* **OBJECTIVE**: Repeat the listing in full, exactly as it stands.

* **DATASET EXTRACT**:

--- BEGIN ---

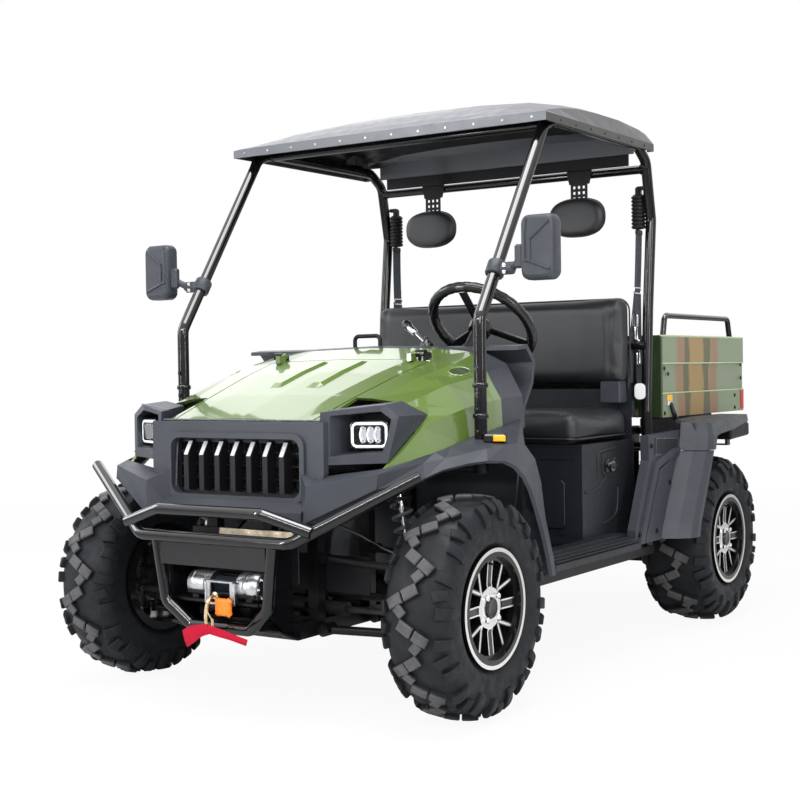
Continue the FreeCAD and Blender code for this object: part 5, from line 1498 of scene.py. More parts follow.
class UTILITY_OT_mirrors(bpy.types.Operator):
    """Door mirrors: ridged shells on two-bolt clamps, with the glass at the back"""

    bl_idname = "utility_vehicle.mirrors"
    bl_label = "Mirrors"

    def execute(self, context):
        low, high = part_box("mirrors")
        left, right, bottom, top = high[0] - 0.11, high[0], 1.24, 1.43
        middle = np.array([(left + right) / 2, behind_axle(0.234), (bottom + top) / 2])
        outline = rounded_outline(right - left, top - bottom, 0.024, 8)
        shell = stacked(raised(outline, ((0.9, -0.026), (0.97, -0.026), (1.0, -0.02), (1.0, 0.004),
                                         (0.985, 0.014), (0.93, 0.021), (0.84, 0.024))))
        shell = placed(outward(shell), middle, (1, 0, 0), (0, -1, 0))
        front = middle[1] - 0.0235
        lines = (((left + 0.014, bottom + 0.058), (left + 0.014, top - 0.06)),
                 ((left + 0.032, bottom + 0.055), (left + 0.032, top - 0.072)),
                 ((left + 0.032, top - 0.072), (right - 0.016, top - 0.022)),
                 ((left + 0.014, top - 0.06), (left + 0.02, top - 0.012)),
                 ((left + 0.03, bottom + 0.055), (right - 0.014, bottom + 0.03)),
                 ((left + 0.014, bottom + 0.058), (left + 0.032, bottom + 0.055)))
        ridges = [tube([(a[0], front, a[1]), (b[0], front, b[1])], 0.0055, (0, 1, 0), 8) for a, b in lines]
        knuckle = placed(soft_block((0.03, 0.024, 0.07), 0.006), (left - 0.012, middle[1], bottom + 0.072))
        shape = both_sides(merged(shell, *ridges, knuckle))
        piece = single("mirror_shells", shape, "slate", "slate_plastic")
        glass = placed(panel(right - left - 0.016, top - bottom - 0.016, 0.018, 0.002, steps=8), middle
                       + (0, 0.0255, 0), (-1, 0, 0), (0, 1, 0))
        pair("mirror_glasses", glass, "mirror", "slate_plastic")
        post = from_axle((0.58, 0.2624, 1.281))
        slope = (575.0 - 162.0) / (1748.0 - 1131.0)
        way = unit(np.array([0.0, slope, 1.0]))
        clamp = turned([(-0.022, 0.0192), (-0.022, 0.027), (-0.018, 0.029), (0.018, 0.029), (0.022, 0.027),
                        (0.022, 0.0192)], 32, way, post)
        arm_path = bent_path([post + (0.024, 0, 0), post + (0.075, -0.012, 0.006),
                              (left - 0.006, middle[1], 1.312)], 0.02, 6)
        arm = tube(arm_path, np.linspace(0.013, 0.01, len(arm_path)), (0, 0, 1), 12)
        lug = placed(soft_block((0.046, 0.03, 0.034), 0.006), post + (0.045, -0.006, 0.0), (1, 0, 0), way)
        pair("mirror_clamps", merged(clamp, arm, lug), "slate", "slate_plastic")
        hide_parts("mirrors")
        places = [post + (0.04, -0.022, 0.009), post + (0.04, -0.022, -0.011)]
        pair("mirror_bolts", bolts(places, (0, -1, 0), 0.0045, 0.006), "chrome", "slate_plastic", sharp=25)
        return {"FINISHED"}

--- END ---

* **COMPLETE RESPONSE**:
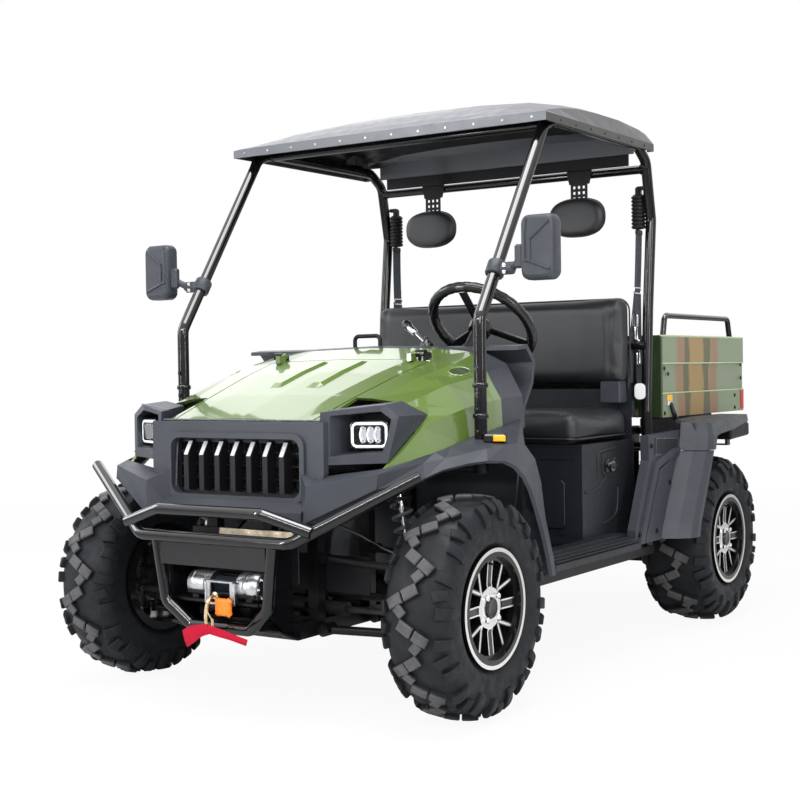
Continue the FreeCAD and Blender code for this object: part 5, from line 1498 of scene.py. More parts follow.
class UTILITY_OT_mirrors(bpy.types.Operator):
    """Door mirrors: ridged shells on two-bolt clamps, with the glass at the back"""

    bl_idname = "utility_vehicle.mirrors"
    bl_label = "Mirrors"

    def execute(self, context):
        low, high = part_box("mirrors")
        left, right, bottom, top = high[0] - 0.11, high[0], 1.24, 1.43
        middle = np.array([(left + right) / 2, behind_axle(0.234), (bottom + top) / 2])
        outline = rounded_outline(right - left, top - bottom, 0.024, 8)
        shell = stacked(raised(outline, ((0.9, -0.026), (0.97, -0.026), (1.0, -0.02), (1.0, 0.004),
                                         (0.985, 0.014), (0.93, 0.021), (0.84, 0.024))))
        shell = placed(outward(shell), middle, (1, 0, 0), (0, -1, 0))
        front = middle[1] - 0.0235
        lines = (((left + 0.014, bottom + 0.058), (left + 0.014, top - 0.06)),
                 ((left + 0.032, bottom + 0.055), (left + 0.032, top - 0.072)),
                 ((left + 0.032, top - 0.072), (right - 0.016, top - 0.022)),
                 ((left + 0.014, top - 0.06), (left + 0.02, top - 0.012)),
                 ((left + 0.03, bottom + 0.055), (right - 0.014, bottom + 0.03)),
                 ((left + 0.014, bottom + 0.058), (left + 0.032, bottom + 0.055)))
        ridges = [tube([(a[0], front, a[1]), (b[0], front, b[1])], 0.0055, (0, 1, 0), 8) for a, b in lines]
        knuckle = placed(soft_block((0.03, 0.024, 0.07), 0.006), (left - 0.012, middle[1], bottom + 0.072))
        shape = both_sides(merged(shell, *ridges, knuckle))
        piece = single("mirror_shells", shape, "slate", "slate_plastic")
        glass = placed(panel(right - left - 0.016, top - bottom - 0.016, 0.018, 0.002, steps=8), middle
                       + (0, 0.0255, 0), (-1, 0, 0), (0, 1, 0))
        pair("mirror_glasses", glass, "mirror", "slate_plastic")
        post = from_axle((0.58, 0.2624, 1.281))
        slope = (575.0 - 162.0) / (1748.0 - 1131.0)
        way = unit(np.array([0.0, slope, 1.0]))
        clamp = turned([(-0.022, 0.0192), (-0.022, 0.027), (-0.018, 0.029), (0.018, 0.029), (0.022, 0.027),
                        (0.022, 0.0192)], 32, way, post)
        arm_path = bent_path([post + (0.024, 0, 0), post + (0.075, -0.012, 0.006),
                              (left - 0.006, middle[1], 1.312)], 0.02, 6)
        arm = tube(arm_path, np.linspace(0.013, 0.01, len(arm_path)), (0, 0, 1), 12)
        lug = placed(soft_block((0.046, 0.03, 0.034), 0.006), post + (0.045, -0.006, 0.0), (1, 0, 0), way)
        pair("mirror_clamps", merged(clamp, arm, lug), "slate", "slate_plastic")
        hide_parts("mirrors")
        places = [post + (0.04, -0.022, 0.009), post + (0.04, -0.022, -0.011)]
        pair("mirror_bolts", bolts(places, (0, -1, 0), 0.0045, 0.006), "chrome", "slate_plastic", sharp=25)
        return {"FINISHED"}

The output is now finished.